PROBLEM DETAILS
Every line in the data below from the one containing "Model this object" down to the one containing "board_arris = 4.5", both included, must be retyped exactly; no other line is to appear.

DATA IN THIS EXERCISE
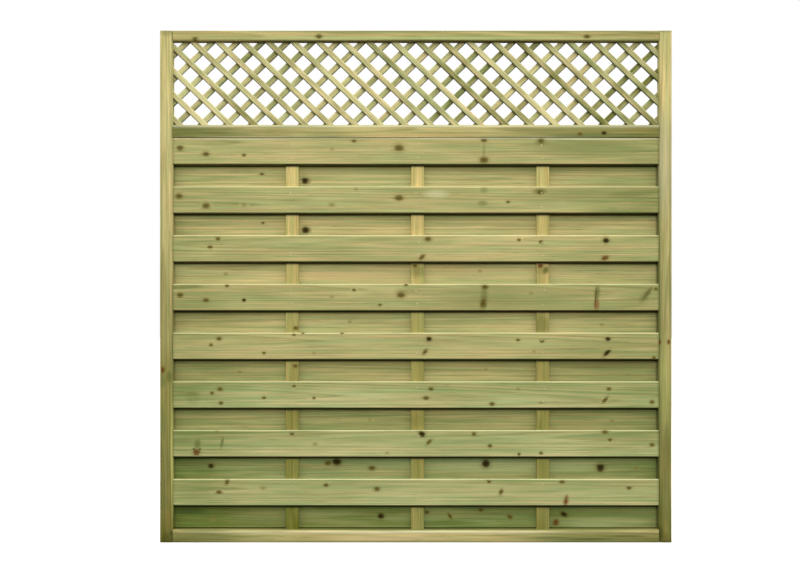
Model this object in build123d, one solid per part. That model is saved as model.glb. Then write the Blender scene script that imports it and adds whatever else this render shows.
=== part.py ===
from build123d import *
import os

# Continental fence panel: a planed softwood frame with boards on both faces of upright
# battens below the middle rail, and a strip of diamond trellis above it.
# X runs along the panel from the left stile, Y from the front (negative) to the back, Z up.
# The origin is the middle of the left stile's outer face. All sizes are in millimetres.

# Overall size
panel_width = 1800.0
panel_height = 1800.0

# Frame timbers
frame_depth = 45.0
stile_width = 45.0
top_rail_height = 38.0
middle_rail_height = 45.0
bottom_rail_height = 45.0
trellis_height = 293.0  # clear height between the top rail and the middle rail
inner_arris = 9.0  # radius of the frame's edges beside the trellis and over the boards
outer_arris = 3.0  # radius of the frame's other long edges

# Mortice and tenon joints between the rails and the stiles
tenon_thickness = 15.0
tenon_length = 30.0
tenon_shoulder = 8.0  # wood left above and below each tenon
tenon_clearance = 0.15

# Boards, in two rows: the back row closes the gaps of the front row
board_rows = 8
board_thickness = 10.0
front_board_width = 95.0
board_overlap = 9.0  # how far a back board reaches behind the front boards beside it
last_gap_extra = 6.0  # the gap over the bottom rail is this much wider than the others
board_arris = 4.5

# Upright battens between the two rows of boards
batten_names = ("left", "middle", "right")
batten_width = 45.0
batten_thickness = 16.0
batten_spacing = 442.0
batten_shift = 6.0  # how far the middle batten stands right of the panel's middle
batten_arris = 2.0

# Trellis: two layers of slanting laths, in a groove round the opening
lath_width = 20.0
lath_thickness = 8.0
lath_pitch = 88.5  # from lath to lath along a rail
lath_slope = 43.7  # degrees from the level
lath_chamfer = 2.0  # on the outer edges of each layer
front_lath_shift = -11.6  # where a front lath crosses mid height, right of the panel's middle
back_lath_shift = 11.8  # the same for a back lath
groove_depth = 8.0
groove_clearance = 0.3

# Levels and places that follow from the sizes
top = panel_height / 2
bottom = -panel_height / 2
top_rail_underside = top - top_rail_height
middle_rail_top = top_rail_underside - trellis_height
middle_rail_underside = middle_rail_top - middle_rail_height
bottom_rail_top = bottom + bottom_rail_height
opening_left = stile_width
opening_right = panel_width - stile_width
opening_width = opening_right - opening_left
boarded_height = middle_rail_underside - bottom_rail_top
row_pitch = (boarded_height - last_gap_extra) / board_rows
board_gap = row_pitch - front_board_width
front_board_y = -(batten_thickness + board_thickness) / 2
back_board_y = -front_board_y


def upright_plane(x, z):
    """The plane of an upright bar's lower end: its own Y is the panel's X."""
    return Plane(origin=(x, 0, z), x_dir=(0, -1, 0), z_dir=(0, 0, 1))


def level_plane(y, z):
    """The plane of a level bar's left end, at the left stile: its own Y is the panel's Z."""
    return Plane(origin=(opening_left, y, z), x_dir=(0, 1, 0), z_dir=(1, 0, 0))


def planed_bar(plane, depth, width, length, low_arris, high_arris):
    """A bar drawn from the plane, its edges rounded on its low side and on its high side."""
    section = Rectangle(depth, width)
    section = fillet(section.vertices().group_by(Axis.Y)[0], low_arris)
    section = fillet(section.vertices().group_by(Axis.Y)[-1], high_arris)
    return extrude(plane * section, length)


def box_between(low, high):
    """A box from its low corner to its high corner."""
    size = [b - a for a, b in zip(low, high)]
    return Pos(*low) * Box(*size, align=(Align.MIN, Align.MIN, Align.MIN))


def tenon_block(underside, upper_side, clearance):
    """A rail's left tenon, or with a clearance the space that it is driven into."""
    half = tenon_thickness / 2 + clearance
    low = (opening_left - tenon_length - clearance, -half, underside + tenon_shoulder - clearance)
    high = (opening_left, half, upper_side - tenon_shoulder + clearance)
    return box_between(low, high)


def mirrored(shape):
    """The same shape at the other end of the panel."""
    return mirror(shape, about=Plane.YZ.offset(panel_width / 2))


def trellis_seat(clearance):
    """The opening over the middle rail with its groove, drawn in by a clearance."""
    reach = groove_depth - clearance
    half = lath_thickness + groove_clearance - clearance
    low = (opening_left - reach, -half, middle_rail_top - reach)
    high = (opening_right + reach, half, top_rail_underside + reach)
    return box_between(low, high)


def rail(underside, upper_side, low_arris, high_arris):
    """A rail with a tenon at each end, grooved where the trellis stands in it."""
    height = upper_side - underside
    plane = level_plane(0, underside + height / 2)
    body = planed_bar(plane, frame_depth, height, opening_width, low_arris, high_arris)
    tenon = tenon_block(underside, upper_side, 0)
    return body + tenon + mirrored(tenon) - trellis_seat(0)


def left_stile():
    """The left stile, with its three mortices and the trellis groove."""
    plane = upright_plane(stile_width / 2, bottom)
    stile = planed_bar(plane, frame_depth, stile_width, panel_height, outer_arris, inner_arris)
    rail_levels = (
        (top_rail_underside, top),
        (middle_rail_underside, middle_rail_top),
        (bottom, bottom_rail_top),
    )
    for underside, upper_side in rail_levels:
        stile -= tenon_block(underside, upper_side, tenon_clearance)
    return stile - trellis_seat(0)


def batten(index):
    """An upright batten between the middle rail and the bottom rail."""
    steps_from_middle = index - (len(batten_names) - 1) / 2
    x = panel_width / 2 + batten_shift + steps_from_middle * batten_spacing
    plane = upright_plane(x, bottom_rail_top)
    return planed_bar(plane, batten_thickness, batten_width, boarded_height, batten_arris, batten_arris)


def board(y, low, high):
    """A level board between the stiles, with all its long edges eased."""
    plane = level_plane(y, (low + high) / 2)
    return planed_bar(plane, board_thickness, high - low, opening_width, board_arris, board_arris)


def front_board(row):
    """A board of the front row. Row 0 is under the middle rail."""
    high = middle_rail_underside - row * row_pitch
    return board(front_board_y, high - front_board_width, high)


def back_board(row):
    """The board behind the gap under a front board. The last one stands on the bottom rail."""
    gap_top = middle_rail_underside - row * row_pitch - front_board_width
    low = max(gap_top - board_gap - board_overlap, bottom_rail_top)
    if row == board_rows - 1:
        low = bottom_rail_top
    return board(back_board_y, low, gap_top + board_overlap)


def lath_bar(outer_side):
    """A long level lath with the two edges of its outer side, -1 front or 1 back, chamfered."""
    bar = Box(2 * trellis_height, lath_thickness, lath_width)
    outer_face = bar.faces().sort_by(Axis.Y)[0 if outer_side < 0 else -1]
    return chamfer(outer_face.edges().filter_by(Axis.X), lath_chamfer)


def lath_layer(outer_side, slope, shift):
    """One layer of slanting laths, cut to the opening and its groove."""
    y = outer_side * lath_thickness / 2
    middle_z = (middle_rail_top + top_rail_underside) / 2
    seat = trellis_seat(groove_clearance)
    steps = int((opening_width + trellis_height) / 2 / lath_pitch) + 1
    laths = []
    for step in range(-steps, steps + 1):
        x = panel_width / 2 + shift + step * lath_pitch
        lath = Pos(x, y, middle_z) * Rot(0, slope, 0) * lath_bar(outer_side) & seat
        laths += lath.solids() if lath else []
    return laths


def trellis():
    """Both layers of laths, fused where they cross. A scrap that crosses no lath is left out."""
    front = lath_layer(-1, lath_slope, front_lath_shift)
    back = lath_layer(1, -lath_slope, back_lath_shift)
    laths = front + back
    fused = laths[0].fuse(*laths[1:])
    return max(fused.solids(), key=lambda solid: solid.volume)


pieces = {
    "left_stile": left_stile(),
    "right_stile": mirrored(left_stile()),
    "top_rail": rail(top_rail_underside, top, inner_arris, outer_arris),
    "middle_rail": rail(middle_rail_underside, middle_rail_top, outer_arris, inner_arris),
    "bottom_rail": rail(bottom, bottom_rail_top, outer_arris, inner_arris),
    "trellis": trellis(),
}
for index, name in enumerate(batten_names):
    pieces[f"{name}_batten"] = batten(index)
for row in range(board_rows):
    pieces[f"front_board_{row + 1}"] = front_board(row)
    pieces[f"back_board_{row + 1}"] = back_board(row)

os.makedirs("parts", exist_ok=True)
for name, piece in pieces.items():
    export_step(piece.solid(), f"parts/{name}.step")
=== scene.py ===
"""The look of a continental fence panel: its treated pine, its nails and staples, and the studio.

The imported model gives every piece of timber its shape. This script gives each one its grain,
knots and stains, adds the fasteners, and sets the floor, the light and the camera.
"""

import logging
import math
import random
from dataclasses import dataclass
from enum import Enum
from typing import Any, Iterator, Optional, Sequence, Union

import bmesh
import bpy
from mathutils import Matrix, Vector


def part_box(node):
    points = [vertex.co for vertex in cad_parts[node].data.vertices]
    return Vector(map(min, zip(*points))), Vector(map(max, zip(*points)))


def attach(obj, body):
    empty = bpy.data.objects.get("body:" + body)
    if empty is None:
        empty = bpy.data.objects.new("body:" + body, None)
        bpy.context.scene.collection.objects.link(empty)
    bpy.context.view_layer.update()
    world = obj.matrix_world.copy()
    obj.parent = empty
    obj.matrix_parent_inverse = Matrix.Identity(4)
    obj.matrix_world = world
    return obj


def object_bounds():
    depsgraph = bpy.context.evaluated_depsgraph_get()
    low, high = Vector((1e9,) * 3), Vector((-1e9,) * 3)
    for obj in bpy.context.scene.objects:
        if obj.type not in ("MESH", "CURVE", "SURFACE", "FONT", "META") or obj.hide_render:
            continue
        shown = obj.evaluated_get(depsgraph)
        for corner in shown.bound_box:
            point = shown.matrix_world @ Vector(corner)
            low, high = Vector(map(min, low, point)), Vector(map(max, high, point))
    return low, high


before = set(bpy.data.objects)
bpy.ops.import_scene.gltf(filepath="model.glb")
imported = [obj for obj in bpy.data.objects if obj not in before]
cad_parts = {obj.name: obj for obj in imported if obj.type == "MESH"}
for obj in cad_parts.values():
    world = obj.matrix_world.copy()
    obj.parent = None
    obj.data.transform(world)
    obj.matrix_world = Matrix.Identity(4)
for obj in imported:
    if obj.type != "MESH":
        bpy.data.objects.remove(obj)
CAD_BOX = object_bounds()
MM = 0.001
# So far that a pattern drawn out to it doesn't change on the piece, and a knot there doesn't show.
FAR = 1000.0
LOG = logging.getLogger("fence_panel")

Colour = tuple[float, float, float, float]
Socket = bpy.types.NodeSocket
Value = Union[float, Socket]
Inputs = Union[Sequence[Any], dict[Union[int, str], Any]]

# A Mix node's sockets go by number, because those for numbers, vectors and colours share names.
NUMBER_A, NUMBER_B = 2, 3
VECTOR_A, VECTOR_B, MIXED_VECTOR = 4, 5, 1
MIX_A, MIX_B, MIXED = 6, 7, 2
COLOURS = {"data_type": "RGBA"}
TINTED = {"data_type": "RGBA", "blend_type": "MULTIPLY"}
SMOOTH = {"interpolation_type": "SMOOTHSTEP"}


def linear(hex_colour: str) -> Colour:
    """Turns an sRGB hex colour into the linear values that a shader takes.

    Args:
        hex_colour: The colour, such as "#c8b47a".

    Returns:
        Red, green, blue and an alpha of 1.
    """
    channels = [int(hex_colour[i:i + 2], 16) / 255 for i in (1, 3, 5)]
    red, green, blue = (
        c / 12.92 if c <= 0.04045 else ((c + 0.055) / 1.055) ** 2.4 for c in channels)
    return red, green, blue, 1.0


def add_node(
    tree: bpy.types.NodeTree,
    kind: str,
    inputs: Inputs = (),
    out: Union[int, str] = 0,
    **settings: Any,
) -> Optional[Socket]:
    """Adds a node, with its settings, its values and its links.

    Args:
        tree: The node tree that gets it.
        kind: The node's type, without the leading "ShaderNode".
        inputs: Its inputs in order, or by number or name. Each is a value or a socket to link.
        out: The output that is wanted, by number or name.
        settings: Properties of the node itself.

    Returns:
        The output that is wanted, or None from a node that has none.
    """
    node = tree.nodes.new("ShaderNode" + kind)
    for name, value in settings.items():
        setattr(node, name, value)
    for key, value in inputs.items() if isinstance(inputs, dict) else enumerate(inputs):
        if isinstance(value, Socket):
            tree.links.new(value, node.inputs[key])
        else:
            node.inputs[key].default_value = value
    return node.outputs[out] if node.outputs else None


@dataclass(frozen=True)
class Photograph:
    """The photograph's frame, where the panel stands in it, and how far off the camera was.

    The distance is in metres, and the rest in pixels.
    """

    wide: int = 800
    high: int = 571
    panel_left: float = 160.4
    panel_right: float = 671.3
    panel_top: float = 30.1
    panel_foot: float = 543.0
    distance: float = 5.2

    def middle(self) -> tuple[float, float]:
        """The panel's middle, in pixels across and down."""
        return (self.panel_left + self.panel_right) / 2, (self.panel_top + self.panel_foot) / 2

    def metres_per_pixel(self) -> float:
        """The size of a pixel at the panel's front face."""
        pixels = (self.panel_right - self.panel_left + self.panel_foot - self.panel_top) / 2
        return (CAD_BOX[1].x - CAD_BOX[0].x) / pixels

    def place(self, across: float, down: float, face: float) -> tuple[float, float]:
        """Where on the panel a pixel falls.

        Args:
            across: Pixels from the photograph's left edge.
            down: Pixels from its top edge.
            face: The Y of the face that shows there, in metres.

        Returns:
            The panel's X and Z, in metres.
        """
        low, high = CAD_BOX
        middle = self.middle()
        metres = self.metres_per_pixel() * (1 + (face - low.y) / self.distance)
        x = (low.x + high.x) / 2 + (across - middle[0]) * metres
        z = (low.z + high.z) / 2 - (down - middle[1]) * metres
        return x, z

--

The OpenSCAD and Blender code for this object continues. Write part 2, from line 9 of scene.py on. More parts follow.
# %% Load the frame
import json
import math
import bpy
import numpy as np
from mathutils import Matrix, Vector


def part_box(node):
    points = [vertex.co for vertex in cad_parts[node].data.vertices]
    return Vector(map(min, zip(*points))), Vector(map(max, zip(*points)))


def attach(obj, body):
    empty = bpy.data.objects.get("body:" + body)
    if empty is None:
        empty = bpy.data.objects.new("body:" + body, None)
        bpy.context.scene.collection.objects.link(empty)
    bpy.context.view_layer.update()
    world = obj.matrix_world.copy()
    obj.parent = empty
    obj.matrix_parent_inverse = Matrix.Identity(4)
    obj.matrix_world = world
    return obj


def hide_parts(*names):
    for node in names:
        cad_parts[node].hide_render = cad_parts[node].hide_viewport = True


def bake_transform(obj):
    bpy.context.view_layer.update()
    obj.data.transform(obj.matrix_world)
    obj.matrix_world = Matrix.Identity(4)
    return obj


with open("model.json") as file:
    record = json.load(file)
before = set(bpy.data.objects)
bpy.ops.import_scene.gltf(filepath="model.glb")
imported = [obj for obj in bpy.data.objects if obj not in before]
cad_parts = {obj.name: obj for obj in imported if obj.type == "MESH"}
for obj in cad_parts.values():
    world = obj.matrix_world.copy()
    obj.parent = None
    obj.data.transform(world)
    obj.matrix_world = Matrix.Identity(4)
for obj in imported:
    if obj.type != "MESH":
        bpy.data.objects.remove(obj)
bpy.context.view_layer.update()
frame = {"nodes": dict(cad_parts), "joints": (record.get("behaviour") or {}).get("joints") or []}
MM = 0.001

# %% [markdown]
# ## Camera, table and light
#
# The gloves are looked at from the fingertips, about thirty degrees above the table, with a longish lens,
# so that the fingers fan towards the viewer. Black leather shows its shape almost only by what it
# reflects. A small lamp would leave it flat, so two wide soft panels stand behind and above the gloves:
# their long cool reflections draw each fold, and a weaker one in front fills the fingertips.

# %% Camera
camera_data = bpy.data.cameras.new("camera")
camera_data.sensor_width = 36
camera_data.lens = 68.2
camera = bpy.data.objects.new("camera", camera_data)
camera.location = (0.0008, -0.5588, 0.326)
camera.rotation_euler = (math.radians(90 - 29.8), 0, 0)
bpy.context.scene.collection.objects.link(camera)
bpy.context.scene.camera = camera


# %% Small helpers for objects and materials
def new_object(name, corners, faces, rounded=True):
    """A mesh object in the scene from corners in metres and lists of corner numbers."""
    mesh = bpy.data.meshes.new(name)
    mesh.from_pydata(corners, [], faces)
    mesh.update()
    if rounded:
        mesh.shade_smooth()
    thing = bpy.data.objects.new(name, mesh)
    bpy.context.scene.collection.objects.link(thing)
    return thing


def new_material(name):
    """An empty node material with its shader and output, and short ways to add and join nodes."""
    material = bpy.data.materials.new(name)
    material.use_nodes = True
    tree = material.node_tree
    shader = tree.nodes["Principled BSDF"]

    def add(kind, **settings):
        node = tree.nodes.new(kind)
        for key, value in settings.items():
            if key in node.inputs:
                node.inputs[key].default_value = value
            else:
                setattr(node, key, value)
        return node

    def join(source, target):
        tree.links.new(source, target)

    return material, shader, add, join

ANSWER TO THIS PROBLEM
Model this object in build123d, one solid per part. That model is saved as model.glb. Then write the Blender scene script that imports it and adds whatever else this render shows.
=== part.py ===
from build123d import *
import os

# Continental fence panel: a planed softwood frame with boards on both faces of upright
# battens below the middle rail, and a strip of diamond trellis above it.
# X runs along the panel from the left stile, Y from the front (negative) to the back, Z up.
# The origin is the middle of the left stile's outer face. All sizes are in millimetres.

# Overall size
panel_width = 1800.0
panel_height = 1800.0

# Frame timbers
frame_depth = 45.0
stile_width = 45.0
top_rail_height = 38.0
middle_rail_height = 45.0
bottom_rail_height = 45.0
trellis_height = 293.0  # clear height between the top rail and the middle rail
inner_arris = 9.0  # radius of the frame's edges beside the trellis and over the boards
outer_arris = 3.0  # radius of the frame's other long edges

# Mortice and tenon joints between the rails and the stiles
tenon_thickness = 15.0
tenon_length = 30.0
tenon_shoulder = 8.0  # wood left above and below each tenon
tenon_clearance = 0.15

# Boards, in two rows: the back row closes the gaps of the front row
board_rows = 8
board_thickness = 10.0
front_board_width = 95.0
board_overlap = 9.0  # how far a back board reaches behind the front boards beside it
last_gap_extra = 6.0  # the gap over the bottom rail is this much wider than the others
board_arris = 4.5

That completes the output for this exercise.